Using the data below, copy every line that contains the word "scene".
** begin Data section **
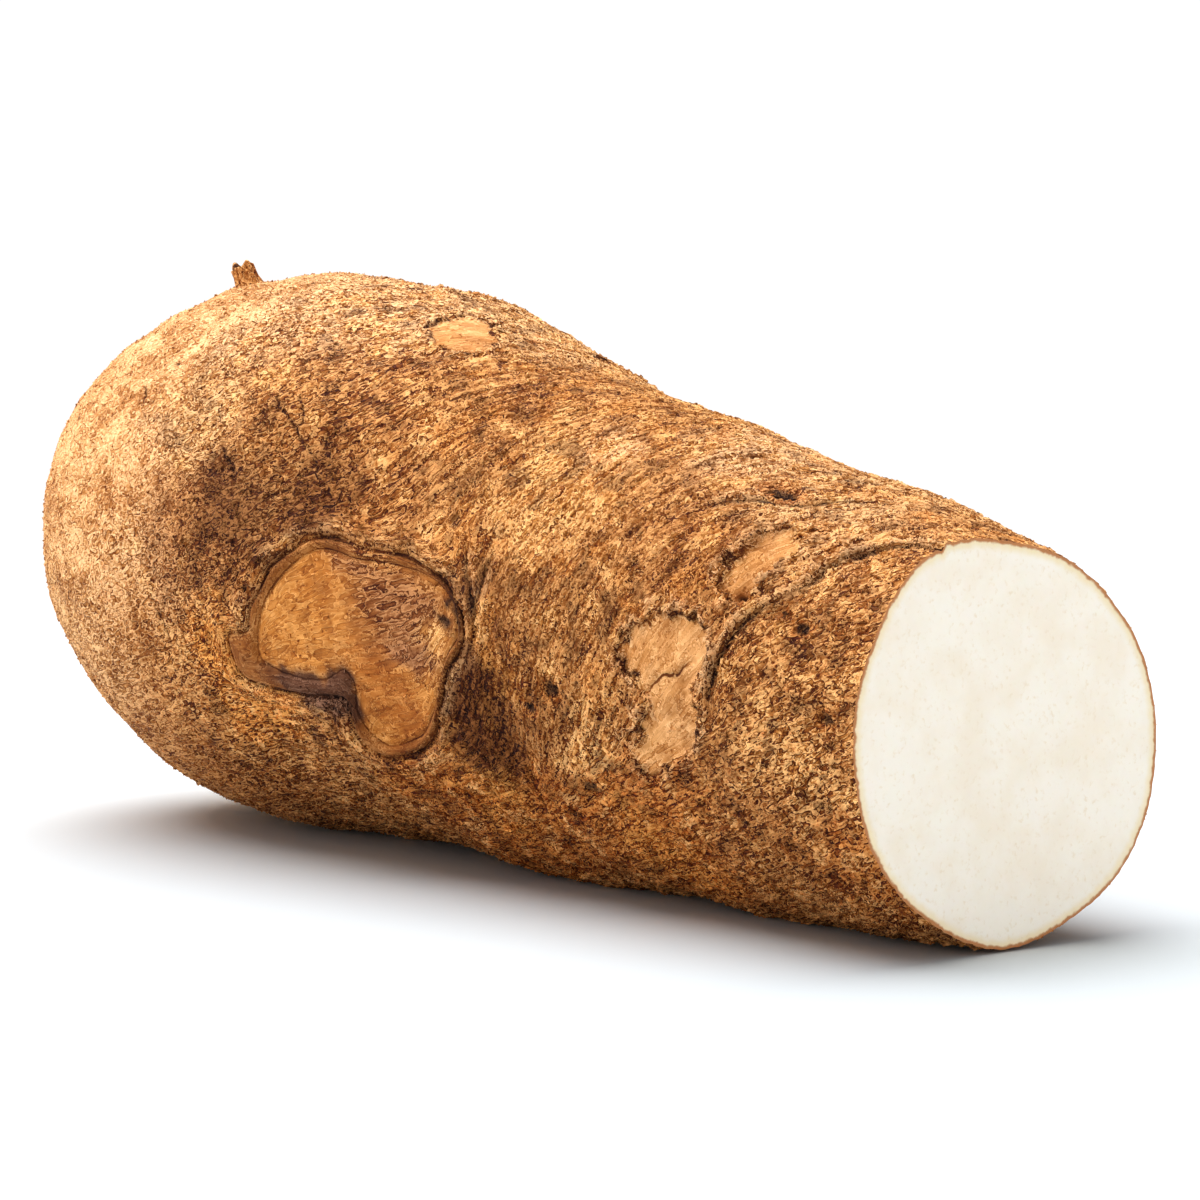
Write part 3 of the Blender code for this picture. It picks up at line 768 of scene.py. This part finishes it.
def new_mesh(name, points, faces, material, attributes):
    """A mesh object with its attributes: a colour where the name is tone, and otherwise a vector."""
    mesh = bpy.data.meshes.new(name)
    mesh.from_pydata(points.tolist(), [], faces)
    for key, values in attributes.items():
        kind, field = "FLOAT_VECTOR", "vector"
        if key == "tone":
            kind, field = "FLOAT_COLOR", "color"
            values = np.concatenate([values, np.ones((len(values), 1))], axis=1)
        attribute = mesh.attributes.new(key, kind, "POINT")
        attribute.data.foreach_set(field, values.astype(np.float32).ravel())
    mesh.materials.append(material)
    mesh.shade_smooth()
    mesh.update()
    obj = bpy.data.objects.new(name, mesh)
    bpy.context.scene.collection.objects.link(obj)
    return obj


def grid_normals(points):
    """Unit normals of a grid of points that closes on itself round the tuber."""
    down = np.gradient(points, axis=0)
    across = np.roll(points, -1, 1) - np.roll(points, 1, 1)
    return unit(np.cross(across, down))


def grid_faces(rows, columns):
    """Quads between the rings of a grid that closes on itself."""
    ring, column = np.meshgrid(np.arange(rows), np.arange(columns), indexing="ij")
    after = (column + 1) % columns
    a, b = ring * columns + column, ring * columns + after
    return np.stack([a, b, b + columns, a + columns], axis=-1).reshape(-1, 4).tolist()


def marks(skin):
    """The thin dark lines as the shader reads them: distance and half width in millimetres, strength."""
    fade = np.clip(1.6 - np.abs(skin.line), 0, 1)
    return np.stack([skin.line, skin.line_width, skin.line_darkness * fade], axis=-1)


def skin_piece(name, start, end, material):
    """One length of skin, on a fine grid, whose border rings match its neighbours' exactly."""
    rows = row_places(start, end, ROWS)
    step_before, step_after = rows[1] - rows[0], rows[-1] - rows[-2]
    before = [] if start == 0 else [start - step_before]
    after = [] if end >= LENGTH else [end + step_after]
    rows = np.concatenate([before, rows, after])
    along, angle = np.meshgrid(rows, column_angles(), indexing="ij")
    skin = Skin(along, angle)
    if end >= LENGTH:
        skin.points[-1, :, 0] = LENGTH / 2
    normals = grid_normals(skin.points)
    keep = slice(len(before), len(rows) - len(after))

    def flat(grid):
        return grid[keep].reshape(-1, *grid.shape[2:])

    attributes = {
        "tone": flat(skin.tone),
        "flow": flat(skin.flow),
        "line": flat(marks(skin)),
        "surface": flat(np.stack([skin.smooth, skin.shade, skin.texture], axis=-1)),
    }
    obj = new_mesh(name, flat(skin.points), grid_faces(ROWS, COLUMNS), material, attributes)
    obj.data.normals_split_custom_set_from_vertices(flat(normals))
    return obj, skin.points[-1]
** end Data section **
Result of this exercise:
Write part 3 of the Blender code for this picture. It picks up at line 768 of scene.py. This part finishes it.
    bpy.context.scene.collection.objects.link(obj)